Defined Benefit Plan- A qualified retirement plan under which a retiring employee will receive a guaranteed retirement fund, usually payable in installments. Annual contributions may be made to the plan by the employer at the level needed to fund the benefit. The annual contributions are limited to a specified amount, indexed for inflation.
Defined Contribution Plan- A retirement plan under which the annual contributions made by the employer or employee are generally stated as a fixed percentage of the employee's compensation or company profits. The amount of retirement benefits is not guaranteed; rather, it depends upon the investment performance of the employee's account.
Distribution- A withdrawal of assets from a retirement account that are then paid to the account owner or beneficiary. The account owner (or beneficiary) may be required to pay income tax on distributions received during the year. Early-distribution penalties may also apply if the distribution occurs while the account owner is under the age of 59½.
Diversification- The process of accumulating securities in different investments, types of industries, risk categories, and companies in order to reduce the potential harm of loss from any one investment.
Dividend- Distribution of earnings to shareholders, the amount is decided by the company's board of directors and is usually paid quarterly. Dividends must be declared as income in the year they are received.
Durable Power of Attorney (DPOA)- A legal document conveying authority to an individual to carry out legal affairs on another person's behalf.
Early Withdrawal- The removal of funds from a fixed-term investment before its maturity date, or the removal of funds from a tax-deferred investment account or retirement savings account before a prescribed time, such as the account owner's attainment of a minimum age requirement. An early withdrawal fee is usually imposed, which acts as a deterrent to frequent withdrawals before the end of the early withdrawal period.
Employee Contribution Plan- A company-sponsored retirement plan which allows employees to make salary-deferred deposits (contributions) into an account; some companies match those payments. (See also 401(k) Plan.)
Estate- The overall planning of a person's wealth, including the preparation of a will and the planning of taxes after the individual's death.

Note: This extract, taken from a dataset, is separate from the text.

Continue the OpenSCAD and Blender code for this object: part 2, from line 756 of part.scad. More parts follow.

Heir- A person who inherits some or all of the estate of a recently deceased person. The legal successor is usually related to the deceased by a direct bloodline or has been designated in a will or by a legal authority.

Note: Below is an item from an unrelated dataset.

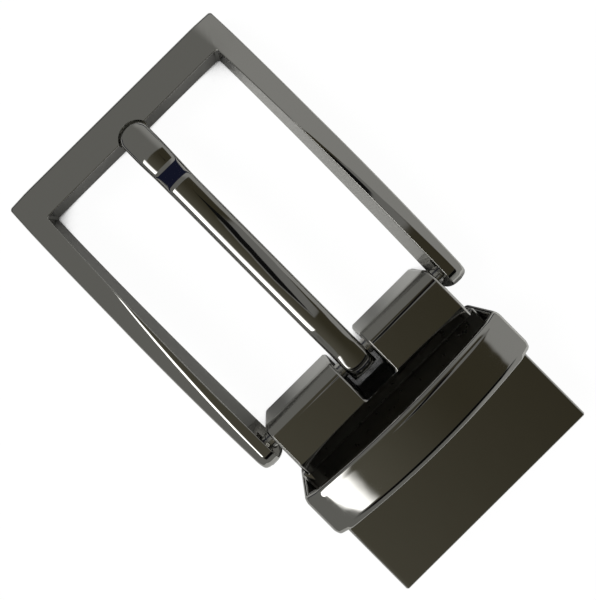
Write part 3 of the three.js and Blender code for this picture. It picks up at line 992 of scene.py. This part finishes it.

Individual Retirement Account (IRA)- A retirement investing tool that can be either an "Individual Retirement Account" or an "Individual Retirement Annuity". There are several different types: Traditional IRAs, Roth IRAs, Savings Incentive Match Plan for Employees of Small Employers (SIMPLE) IRAs, and Simplified Employee Pension (SEP) IRAs. Traditional and Roth IRAs are established by individual taxpayers; Roth IRA contributions are not tax-deductible. SEPs and SIMPLEs are retirement plans established by employers, with individual participant's contributions being made to their own SEP- and SIMPLE IRAs.
Inflation Risk- Uncertainty over the future real (after-inflation) value of your investment.
Intestacy- The condition of dying without a legal will, upon which the government assumes responsibility and determines the method by which assets are to be distributed.
Keogh Plan- A defined-benefit plan or defined-contribution plan established by a self-employed individual for him- or herself and his or her employees.
Living Trust- A trust created by a person during his or her lifetime.
Living Will- A document instructing physicians, relatives, or others to refrain from the use of extraordinary measures, as life-support equipment, to prolong one's life in the event of a terminal illness.
Lump-Sum Distribution- A one-time payment for the entire amount due (or full distribution of funds made during the same tax year), rather than breaking payments into smaller installments; some lump-sum distributions receive special tax treatment.
Mutual Fund- A pooled investment vehicle whose securities are managed for a fee (annual management fee) by a professional investment advisor. Mutual Funds exist that invest in most investment alternatives available (Stocks, Bonds, etc.).
Matching Contributions- A type of contribution that an employer chooses to make to his or her employee's employer-sponsored retirement plan, based on elective deferral contributions made by the employee.
Over-contribution- Any contribution to a tax-deductible retirement savings plan which exceeds the maximum allowed contribution for a given period of time as determined by the retirement plan's registrar; they are usually subject to some form of monetary penalty intended to reduce their occurrences.
Pension Fund- A fund established by an employer to facilitate and organize the investment of employees' retirement funds contributed by both the employer and employees. The fund is a common asset pool meant to generate stable growth over the long term, providing pensions for employees when they reach the end of their working years and begin retirement.
Pension Plan- A retirement plan (often tax exempt) into which an employer makes contributions for his or her employees. Many pension plans are being replaced by the 401(k).
Qualified Retirement Plan- Also known as a Qualified Plan, a plan which meets specific requirements set forth in the Internal Revenue Code and, as a result, is eligible to receive certain tax benefits.
Risk- Possibility that an investment's actual return will be different than expected; includes the possibility of losing some or all of the original investment. Measured by variability of historical returns or dispersion of historical returns around their average return.
Revocable Trust- A trust in which provisions can be altered or canceled by the grantor. During the life of the trust, income earned is distributed to the grantor, and only after death does property transfer to the beneficiaries. This is the opposite of an Irrevocable Trust, which cannot be modified or terminated without the permission of the beneficiary.
Roth IRA- Individual retirement plan. Contributions are not deductible and qualified distributions are tax free.
Rollover- 1. The process of transferring the holdings of one retirement plan into another without suffering tax consequences. 2. The process of reinvesting funds from a mature security into a new issue of the same or similar security
Social Security– The comprehensive federal program of benefits providing workers and their dependents with retirement income, disability income, and other payments. The Social security tax is used to pay for the program.
Yield- In general, the yield is the amount of current income provided by an investment. For stocks, the yield is calculated by dividing the total of the annual dividends by the current price. For bonds, the yield is calculated by dividing the annual interest by the current price. The yield is distinguished from the return, which includes price appreciation or depreciation.